As we showed above, the “United Front” between the Stalinist Red Army and the KMT-forces was a very precarious one, interrupted by repeated conflicts and direct confrontations. Japan had fought against two rivalling wings of Chinese capital that were constantly at loggerheads. But once the “common enemy” – Japanese imperialism – had disappeared, the antagonism between the two warring Chinese factions exploded. In June 1946 war started again between Mao and Chiang. After the deluge of an 8 year long war between China and Japan, then another war ravaged the country. With some 3 million soldiers on its side at the beginning of the conflict, the KMT was initially superior in numbers to the Red Army. The KMT received massive support from the USA. In contrast Russia, which returned forcefully on the imperialist front in east Asia in August 1945, occupied Manchuria which Japan had to abandon, but in its first phase it could not offer as much material (above all military) support to the Red Army troops. On the contrary, due to lack of resources Russia dismantled local equipment and shifted it back to Russia.
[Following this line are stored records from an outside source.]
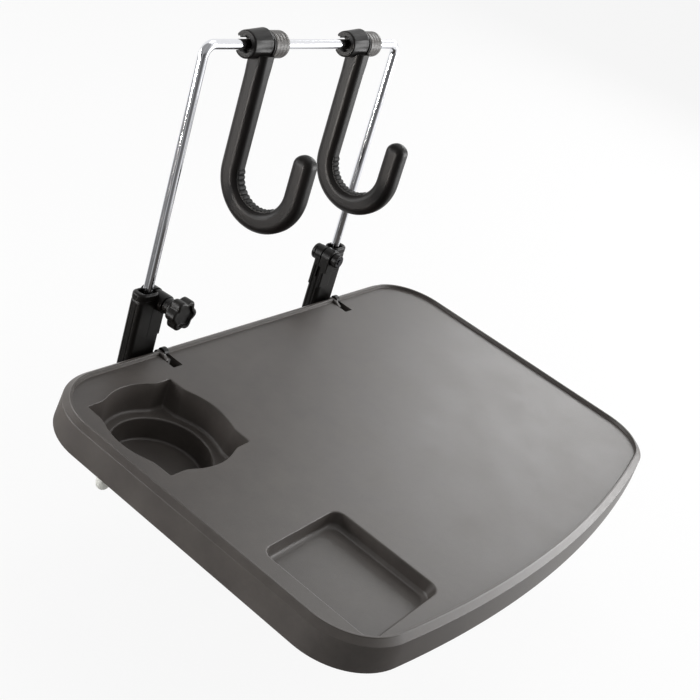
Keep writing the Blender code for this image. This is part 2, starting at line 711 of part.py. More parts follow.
def make_clamp_nut(side, screw_point):
    """The hexagon nut in its boss, flush with the boss's end."""
    y = -knob_way(side) * (NUT_BOSS_REACH[side] - NUT_THICKNESS / 2)
    body = cylinder(NUT_ACROSS_FLATS / math.sqrt(3), NUT_THICKNESS, (0.0, y, 0.0), "Y", None, 6)
    nut = mesh_object(side + "_clamp_nut", body, screw_point, blackened_steel("clamp_nut"))
    bore = cylinder(SCREW_D / 2 + GAP, NUT_THICKNESS + 2 * OVERRUN, (0.0, y, 0.0), "Y", None, 20)
    cut(nut, bore, side + "_nut_bore")
    return nut


def knob_start(side):
    """How far from the leg's middle a knob's hub begins, at its boss's face."""
    return BOSS_REACH[side] + GAP


def make_clamp_screw(side, screw_point):
    """The clamp screw, from inside the knob's hub through the sleeve and past the nut."""
    way = knob_way(side)
    near = knob_start(side) + SCREW_IN_KNOB[side]
    far = NUT_BOSS_REACH[side] + SCREW_BEYOND_NUT
    body = cylinder(SCREW_D / 2, near + far, (0.0, way * (near - far) / 2, 0.0), "Y", None, 20)
    return mesh_object(side + "_clamp_screw", body, screw_point, blackened_steel("clamp_screw"))


def knob_outline(side, shrink):
    """A knob's outline, with round lobes on the left one, drawn in by an amount."""
    count = 8 * KNOB_LOBES
    points = []
    for i in range(count):
        angle = 2 * math.pi * i / count
        radius = KNOB_R[side] + KNOB_LOBE[side] * math.cos(KNOB_LOBES * angle) - shrink
        points.append((radius * math.cos(angle), radius * math.sin(angle)))
    return points


def make_knob(side, screw_point):
    """A knob with a blind hole for its screw: the left one lobed, dished and on a hub, the right low."""
    way = knob_way(side)
    hub_start = knob_start(side)
    start = hub_start + KNOB_HUB[side]
    end = start + KNOB_THICKNESS[side]
    rings = []
    edges = ((start, FINE_BEVEL), (start + FINE_BEVEL, 0.0), (end - FINE_BEVEL, 0.0), (end, FINE_BEVEL))
    for along, shrink in edges:
        rings.append([Vector((x, way * along, z)) for x, z in knob_outline(side, shrink)])
    knob = mesh_object(side + "_knob", loft(rings), screw_point, black_plastic("knob"))
    if KNOB_HUB[side]:
        hub_length = KNOB_HUB[side] + FINE_BEVEL
        hub_middle = (0.0, way * (hub_start + hub_length / 2), 0.0)
        join(knob, cylinder(KNOB_HUB_D / 2, hub_length, hub_middle, "Y", None, 28), side + "_hub")
        dish_middle = (0.0, way * (end + (OVERRUN - KNOB_DISH_DEPTH) / 2), 0.0)
        dish = cylinder(KNOB_DISH_D / 2, KNOB_DISH_DEPTH + OVERRUN, dish_middle, "Y", None, 28)
        cut(knob, dish, side + "_dish")
    depth = SCREW_IN_KNOB[side] + GAP + OVERRUN
    hole_middle = (0.0, way * (hub_start - OVERRUN + depth / 2), 0.0)
    cut(knob, cylinder(SCREW_D / 2 + GAP, depth, hole_middle, "Y", None, 20), side + "_knob_hole")
    return knob


def rim_seat_from_bar():
    """The lowest point of the hooks' seats, from the bar: back and up, in world axes."""
    back = HOOK_ARM_BEHIND - HOOK_BOWL_R
    down = HOOK_BOWL_DOWN
    y = back * math.cos(LEAN) - down * math.sin(LEAN)
    z = -back * math.sin(LEAN) - down * math.cos(LEAN)
    return y, z - (HOOK_BOWL_R - HOOK_DEPTH / 2)


def build():
    """Put the whole part together, every moving piece under an empty on its joint's axis."""
    seat_y, seat_z = rim_seat_from_bar()
    bar = empty("bar_axis", (0.0, -seat_y, -seat_z), -LEAN)
    make_wire_frame(bar)
    for side in SIDES:
        make_end_cap(side, bar)
        hook_point = empty(side + "_hook_axis", (HOOK_XS[side], 0.0, 0.0), 0.0, bar)
        make_hook(side, hook_point)
        make_grip_pad(side, hook_point)
        make_hook_collar(side, hook_point)
        leg_x = SIDES[side] * LEG_SPACING / 2
        leg_point = empty(side + "_sleeve_axis", (leg_x, 0.0, -HINGE_ALONG_LEG), 0.0, bar)
        make_sleeve(side, leg_point)
        clamp_x, clamp_z = clamp_place(side)
        screw_point = empty(side + "_screw_axis", (clamp_x, 0.0, clamp_z), 0.0, leg_point)
        make_clamp_nut(side, screw_point)
        make_clamp_screw(side, screw_point)
        make_knob(side, screw_point)
    hinge = empty("tray_hinge_axis", (TRAY_OFF_CENTRE, -HINGE_AHEAD_OF_LEG, -HINGE_ALONG_LEG), LEAN, bar)
    make_tray(hinge)
    for side in SIDES:
        make_hinge_pin(side, hinge)


build()
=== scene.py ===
"""A steering wheel tray for its pictures: a moulded tray on two clamped sleeves, a bent wire, two hooks."""
import json
import math

import bmesh
import bpy
import numpy as np
from mathutils import Matrix, Vector
from mathutils.geometry import tessellate_polygon


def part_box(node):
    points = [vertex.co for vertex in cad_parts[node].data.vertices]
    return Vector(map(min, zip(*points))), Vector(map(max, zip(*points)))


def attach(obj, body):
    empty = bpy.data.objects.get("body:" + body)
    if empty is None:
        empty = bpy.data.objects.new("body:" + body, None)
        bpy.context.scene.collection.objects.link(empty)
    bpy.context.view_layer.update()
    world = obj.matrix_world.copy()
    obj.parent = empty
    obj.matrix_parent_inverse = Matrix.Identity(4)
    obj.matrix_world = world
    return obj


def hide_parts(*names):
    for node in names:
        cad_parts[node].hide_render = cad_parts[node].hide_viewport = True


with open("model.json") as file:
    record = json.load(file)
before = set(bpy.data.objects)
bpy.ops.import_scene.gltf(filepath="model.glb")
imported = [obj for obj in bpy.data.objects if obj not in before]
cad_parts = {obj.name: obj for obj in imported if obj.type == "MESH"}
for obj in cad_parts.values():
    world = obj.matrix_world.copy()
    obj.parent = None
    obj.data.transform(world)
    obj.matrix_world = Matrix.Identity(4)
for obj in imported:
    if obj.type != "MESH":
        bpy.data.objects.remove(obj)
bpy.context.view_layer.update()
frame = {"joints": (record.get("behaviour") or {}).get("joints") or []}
joints = {joint["name"]: joint for joint in frame["joints"]}

# The tray: one injection moulding in warm grey ABS. A thin plate lies in a sloping rim with a fine
# raised lip, and a skirt hangs all round. The cup pocket, its well and the recess are drawn down
# from the plate in the same wall. Its zero is the middle of its back edge, level with the lip's top.
zero_from_pins = (0.0, 0.0045, 0.0022)
tray_zero = np.array(joints["tray_fold"]["pos_m"]) + zero_from_pins
tray_width, tray_depth = 0.380, 0.259
tray_corner, front_sweep = 0.042, 0.846
plate_top, plate_under, skirt_foot = -0.0024, -0.0048, -0.0196
pocket_middle, pocket_half, pocket_round = (-0.1378, -0.0605), 0.033, 0.0385
ledge_height, well_floor, well_round = -0.0210, -0.0356, 0.030
recess_middle, recess_halves, recess_corner = (-0.1376, -0.1960), (0.033, 0.0365), 0.007
recess_floor, wall_thick = -0.0112, 0.002
pocket_points, corner_crowding, square_power, soft_change = 320, 0.2, 60, 0.0016
merge_distance, sharp_angle = 2e-6, math.radians(35)


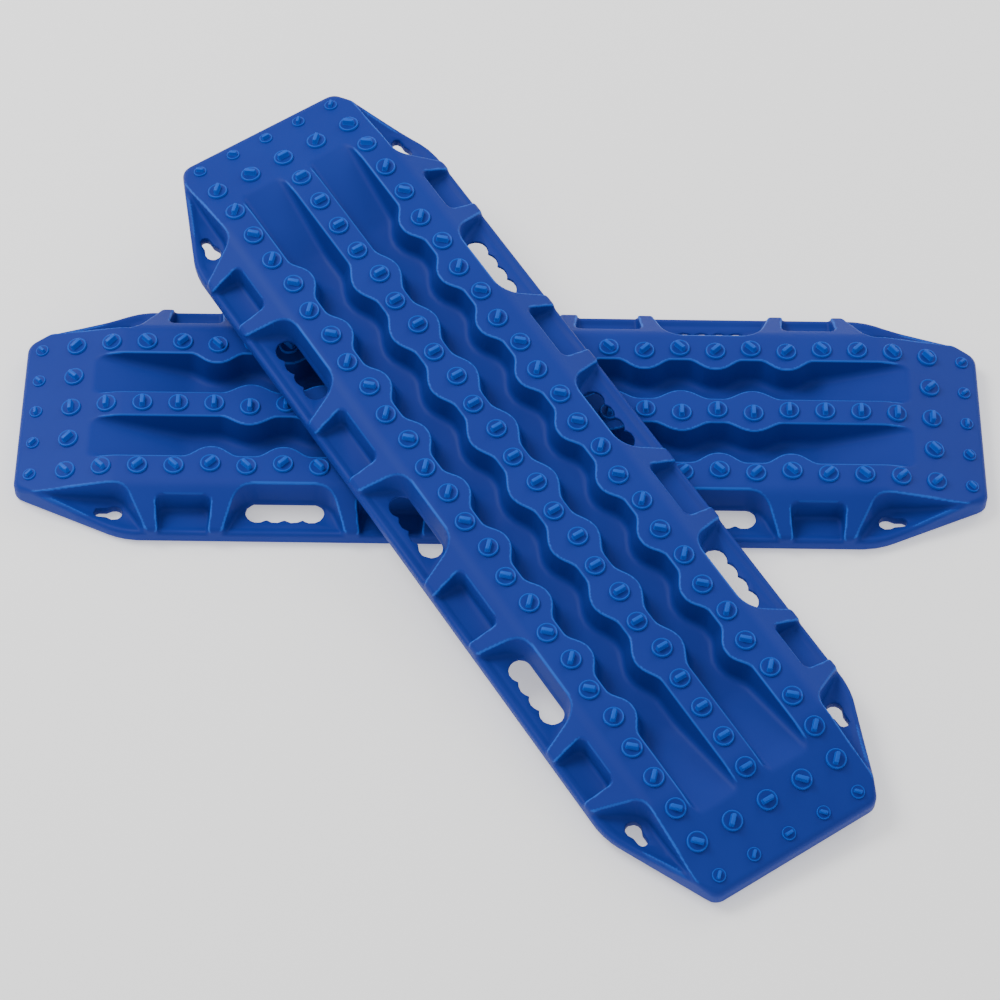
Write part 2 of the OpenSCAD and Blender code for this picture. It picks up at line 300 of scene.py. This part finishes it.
def body(u, v, z):
    """The outer form of the mat, as if it were solid and had no holes."""
    rim = outline(u, v)
    form = smooth_max(roof(u, v, z), -channel(u, v, z), TOP_EDGE)
    into_lip = np.clip((rim + LIP_START) / (LIP_START - LIP_TOP), 0, 1)
    height = z - FLANGE_Z - LIP_HEIGHT * into_lip ** 2 * (3 - 2 * into_lip)
    recess = keyhole_pocket(u, v, height)
    for middle, shape in ((0.0, HANDLE_POCKET), (SLOT_GAP, HANDLE_POCKET),
                          (INNER_POCKET_U, INNER_POCKET), (OUTER_POCKET_U, OUTER_POCKET)):
        recess = np.minimum(recess, pocket(u, v, height, middle, *shape))
    form = smooth_max(form, -recess, TOP_EDGE)
    at_end = np.clip((u - RIM_END_START) / RIM_END_RUN, 0, 1)
    low = np.clip((RIM_LOW_START - z) / RIM_LOW_RUN, 0, 1)
    return smooth_max(form, rim, RIM_EDGE + RIM_END_EDGE * at_end + RIM_LOW_EDGE * low)


def shell(u, v, z):
    """Distance to the moulding: a wall that follows the outer form, with ribs underneath."""
    u, v = np.abs(u), np.abs(v)
    form = body(u, v, z)
    cross = np.maximum(nearest(u, CROSS_RIBS) - RIB_HALF, v - RIB_END)
    along = np.maximum(np.abs(v - ROW_GAP) - RIB_HALF, u - FLOOR_HALF_LEN - PITCH)
    hollow = smooth_max(form + WALL, -np.minimum(cross, along), RIB_FOOT)
    hollow = smooth_max(hollow, WALL - keyhole(u, v), INNER_EDGE)
    outside = smooth_max(form, -holes(u, v), HOLE_EDGE)
    outside = smooth_max(outside, -z, BOTTOM_EDGE)
    return smooth_max(outside, -hollow, INNER_EDGE)


def gradient(points, reach=0.05):
    """Slope of the shell's distance at some points, from four nearby values."""
    slope = np.zeros_like(points)
    for corner in ((1, 1, 1), (1, -1, -1), (-1, 1, -1), (-1, -1, 1)):
        corner = np.array(corner, float)
        slope += shell(*(points + corner * reach).T)[:, None] * corner
    return slope / (4 * reach)


def edge_highlight_mask(points, reach=1.1):
    """Mask of the painted highlight on edges: how much the upper form bends outwards at some
    points, from 0 on flats to 1 on edges.
    """
    u, v, z = np.abs(points[:, 0]), np.abs(points[:, 1]), points[:, 2]
    steps = (-reach, reach)
    bend = -3 * len(steps) * body(u, v, z)
    for step in steps:
        bend += body(u + step, v, z) + body(u, v + step, z) + body(u, v, z + step)
    on_top = np.clip(z - FLANGE_Z - LIP_HEIGHT - HIGHLIGHT_ABOVE_LIP, 0, 1)
    return on_top * np.clip((bend / reach - HIGHLIGHT_BEND_START) / HIGHLIGHT_BEND_RANGE, 0, 1)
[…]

With the background of an economic collapse largely due to the incessant war economy(the army used up to 80-90% of the budget), the KMT lost much of its support and many soldiers changed sides. Already between 1937-45 money supply increased 500 times. After 1945, under the impact of the war economy, hyperinflation continued with the ensuing pauperisation of the working class and peasants, who turned away massively from the KMT.

After almost 3 years of continuous fighting, the Red Army managed to impose a crushing defeat on the KMT troops. As many as two million KMT soldiers and supporters fled to Taiwan.

In October 1949 Mao’s troops declared ‘mainland’ China to be an independent state. The People’s Republic was proclaimed. However, this was not a “socialist revolution”; it marked the military triumph of one wing of the Chinese bourgeoisie (supported by Russia) over another wing of Chinese capital (supported by the USA). The new People’s Republic arose on the ruins of a country, which had gone through a 12 year long war - preceded by 3 decades of conflicts waged by insatiable warlords. And as so many other “new” states which were founded in the 20th century, it was proclaimed through a division into two parts, Taiwan and “mainland” China, leaving behind a permanent antagonism which has lasted until today.

Ravaged by decades of war economy, supported not by a technically superior USA, but by Russia, which as in eastern Europe initially plundered raw materials and dismantled equipment in Manchuria and could not offer the same material support, the People’s Republic was going to be marked by a great backwardness.

And no sooner had the China war finished in 1949 did the war between North and South Korea break out.